Type Master's Thesis
Scope Discipline-based scholarship
Title Welfare Effects of a Proportional Tax on Financial Transactions
Organization Unit
Authors
  • Biljana Meiske
Supervisors
  • Thorsten Hens
Language
  • English
Institution University of Zurich
Faculty Faculty of Economics, Business Administration and Information Technology
Date 2014
Abstract Text In September 2011 the European Commission proposed the introduction of a harmonized Financial Transaction Tax in the EU member states, which caused extensive public debate regarding the effects the tax would provoke. The most commonly cited concerns relate to inability of the tax to reduce volatility in financial markets, negative impact on liquidity and price discovery process, its questionable feasibility and incidence etc.
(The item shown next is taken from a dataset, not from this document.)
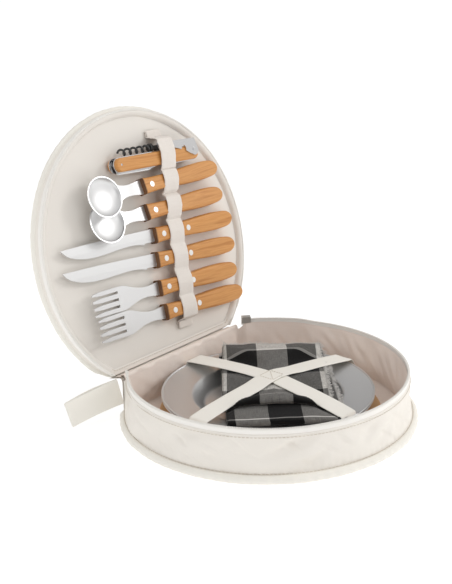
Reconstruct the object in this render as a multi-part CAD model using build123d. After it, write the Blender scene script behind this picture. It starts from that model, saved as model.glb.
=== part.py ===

More generally, regulatory measures of this sort are often disliked due to the belief that they reduce the efficiency of competitive markets and impose welfare costs. This paper attempts to examine the possibility that, other than its expected welfare decreasing effect in efficient markets, a financial transaction tax could have welfare benefiting effects in “speculative” markets, where the notion of speculation is captured by allowing for heterogeneous beliefs among the agents. The results provided suggest that the transaction tax can indeed be welfare improving in a market with very high dispersion of expectations among agents, and/or in a market where the average expectation sufficiently differs from the true expectation.